Прекрасно его понимаю. Между нами не было интимной близости с той последней ночи, проведенной в квартире Натана. Зная темперамент Дамира, да и свой аппетит, как мы вообще держимся и не переходим грань — удивительно просто. К тому же по медицинским показателям мне давно уже можно.
— Что скажешь, Бедовая? — мужчина мягкой поступью подходит ближе и заключает в объятья.
— Скажу, что у нас получаются самые красивые дети. Давай повторим, — выдыхаю и чувствую, как покрываюсь румянцем.
Эпилог
Дамир
— У нас ЧП, — со вздохом заявляет жена, как только отвечаю на звонок.

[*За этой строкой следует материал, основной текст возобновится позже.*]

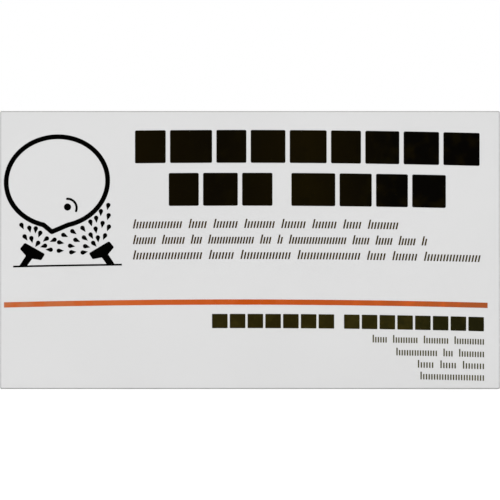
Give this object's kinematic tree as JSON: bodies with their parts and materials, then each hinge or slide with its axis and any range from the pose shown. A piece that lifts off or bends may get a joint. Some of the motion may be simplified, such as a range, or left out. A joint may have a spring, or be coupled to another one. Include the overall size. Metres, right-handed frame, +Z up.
{
  "type": "eyewash station sign",
  "caption": "Flat rectangular wall sign for an eyewash point: printed film on a rigid panel, with a bowed head and spray symbol, held by foam tape on the back.",
  "frame": {"origin": "middle of the side that sticks to the wall, at the centre of the sign's width and height", "axes": "+X along the sign's width to the reader's right, +Y into the wall, +Z up; the printed face looks along -Y"},
  "size_m": [0.137, 0.0027, 0.0762],
  "materials": {
    "panel_plastic": "light grey rigid plastic sheet, satin, with faint extruder lines and a sawn edge",
    "clear_adhesive": "clear pressure-sensitive adhesive layer",
    "printed_film": "light grey printed film, satin with a faint orange peel",
    "heading_ink": "satin screen-printed solid, brown-black",
    "symbol_ink": "satin screen-printed solid, full black",
    "notice_ink": "satin screen-printed, dark brown-grey",
    "name_ink": "satin screen-printed solid, dark olive",
    "contact_ink": "satin screen-printed, olive grey",
    "rule_ink": "satin screen-printed solid, orange red",
    "tape_foam": "white closed-cell foam, matte, fine open cells on the slit sides",
    "tape_adhesive": "clear tacky adhesive skin, glossy"
  },
  "bodies": {
    "root": {"panel": "panel_plastic", "film_adhesive": "clear_adhesive", "face_film": "printed_film", "heading_row_1": "heading_ink", "heading_row_2": "heading_ink", "notice_line_1": "notice_ink", "notice_line_2": "notice_ink", "notice_line_3": "notice_ink", "divider_rule": "rule_ink", "name_line": "name_ink", "contact_line_1": "contact_ink", "contact_line_2": "contact_ink", "contact_line_3": "contact_ink", "contact_line_4": "contact_ink", "head_outline": "symbol_ink", "eye_dot": "symbol_ink", "eyelid_arc": "symbol_ink", "left_nozzle": "symbol_ink", "right_nozzle": "symbol_ink", "basin_line": "symbol_ink", "left_spray_drops": "symbol_ink", "right_spray_drops": "symbol_ink", "left_tape_wall_adhesive": "tape_adhesive", "left_tape_foam": "tape_foam", "left_tape_panel_adhesive": "tape_adhesive", "middle_tape_wall_adhesive": "tape_adhesive", "middle_tape_foam": "tape_foam", "middle_tape_panel_adhesive": "tape_adhesive", "right_tape_wall_adhesive": "tape_adhesive", "right_tape_foam": "tape_foam", "right_tape_panel_adhesive": "tape_adhesive"}
  },
  "joints": []
}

И я срываюсь. Выскакиваю из кабинета, пролетаю мимо обалдевшей и бледной секретарши. В голове прокручиваю миллионы вариантов случившегося происшествия. Но Ника перестаёт тянуть и спасает от нервного срыва: — Соня покрасила волосы в розовый.
— И всё? — на скорости торможу.
— Нет, Асланов, она покрасила волосы, ванну, Асель и наш спальный гарнитур.
— А его зачем? — недоумеваю.
— Вот придёшь и спросишь сам, — опять тяжко вздыхает.
— Бедовая, мне уже не тридцать семь. Доведешь до инфаркта — сама ведь оплакивать будешь!
— Ты это каждый год на протяжении двенадцати лет говоришь, — фыркает Бедовая женщина. — В общем, информирую, придёшь домой, поговори с дочерью. Не так, как в прошлый раз. А серьёзно! Грозно. Если надо, по столу стукни и не дай собою управлять.
— Мной уже одна Беда управляет, — хмыкаю,. — Вот уже двенадцать лет вертит, крутит, манипулирует.
— Ты преувеличиваешь, Асланов, — улыбается Ника. Я чувствую даже через трубку её улыбку.
Отключив связь, возвращаюсь в кабинет. Двенадцать лет прошло. Двенадцать идеальных лет. Незабываемых, счастливых, тёплых лет.
Первый год сложным самым был. Меня опять таскали по прокуратурам да следственным комитетам за нарушение испытательного срока. Посадить хотели. Но Натан своей выходкой с репортёрами начал давить на жалость. Мол, не развлекаться уехал. К жене с ребенком, что на больничной койке меня ждали. И как я раскаиваюсь, готов к наказанию с увеличением условного срока. Пришлось раскошеливаться в очередной раз.
Как итог, повесили запрет на выезд на год. Но я не планировал улетать из Петербурга. У нас с Никой другие приоритеты стояли. Свадьба, совсем скромная. Постройка дома. Переезд. Забота о младенце.
Вот уже двенадцать лет я лечу на всей скорости к своей семье. К жене, сыну и трём дочерям. Кажется ничего существенно не поменялось. Кроме Ники. Она выросла, повзрослела, увереннее стала. Самостоятельнее. Рекламное агентство открыла. Мои привычки переняла. Осмелела. Подчинёнными уверенно вертит и мной легко управляет. И за это я её сильнее люблю. Горжусь Бедовой девчонкой, коей когда-то была.
Только по ночам, в моих руках она всё та же нежная Ника. Моя малышка, что ластится, краснеет даже после стольких лет. И отдаёт себя без остатка, вручает полностью всю власть в мои руки.
— Дамир Маратович, Вам ещё что-нибудь нужно или я могу идти? — секретарь заглядывает после короткого стука и выводит из размышлений.
— Можешь идти, до завтра, — отпускаю, смотря на часы.
Шесть часов вечера. И мне пора. Я больше не задерживаюсь на работе. Доезжаю до дома, перепрыгиваю через ступеньки и распахиваю входную дверь.
— Папа! — радостно визжит Асель и со всех ног бросается ко мне. Я в ступор впадаю, смотря на летящую в мои объятья трёхлетку. Она вся розовая, волосы, лоб, уши, шея.